One of the Bible stories I have really identified with during this time has been the one about
the waters of Marah. The children of Israel were thirsty and for days they could find no water. When they finally did find water it was bitter and they couldn't drink it. When I was pregnant it was a very hard time for me because I was so sick. It was like being in the wilderness.  But at the same time I was looking forward to holding my baby.  But just like when the children of Israel got to the water and couldn't drink it because it was bitter, so to it was with my baby.  When my baby came there was no satisfaction, my baby was dead.

Oh, I have tried not to be like the children of Israel. I have tried not to complain. I do believe Father, that just as you used this experience to test the Jews you have used my experience to test me. Not to make me fall but to make me strong. Not for me to see that you don't care, but so that I can know you do!

When the children of Israel complained you had Moses throw a tree into the waters. That made the waters drinkable. For me the sorrows was bearable because I knew I was not alone. Jesus had died on the cross, a tree, , so by accepting his sacrifice I could become a child of God. Again and again I have been reminded of Isaiah 43:1, 2 "Do not fear, for I have redeemed you; I have called you by name; you are mine!  When you pass through the waters, I will be with you; and through the waters, they will not overflow you.  When you walk through the fire, you will not be scorched, nor will the flame burn you. "

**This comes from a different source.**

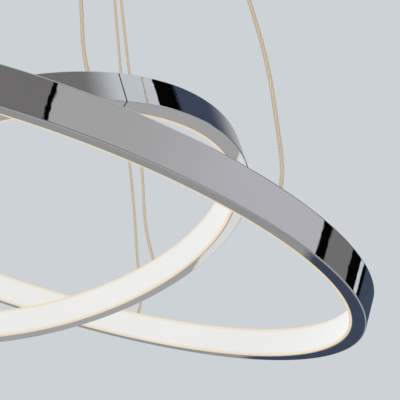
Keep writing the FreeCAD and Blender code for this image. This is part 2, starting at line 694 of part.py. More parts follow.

The children of Israel got to go to Elim where there were 12 springs of water and seventy date palms after the bitter water experience.  Last night I cried and asked you to take me to Elim too. This morning I feel your presence so strongly.  I felt refreshed.  Is this Elim or is this the results of your cross touching the bitter waters so that even in pain I can find refreshment from you? I don't know but I do know that I'm learning to lean on you.

June 28, 2015

I went into the attic to find this diary to comfort my daughter after the death of her baby. When I read it to het she said, "Mommy share it with others." And so I have.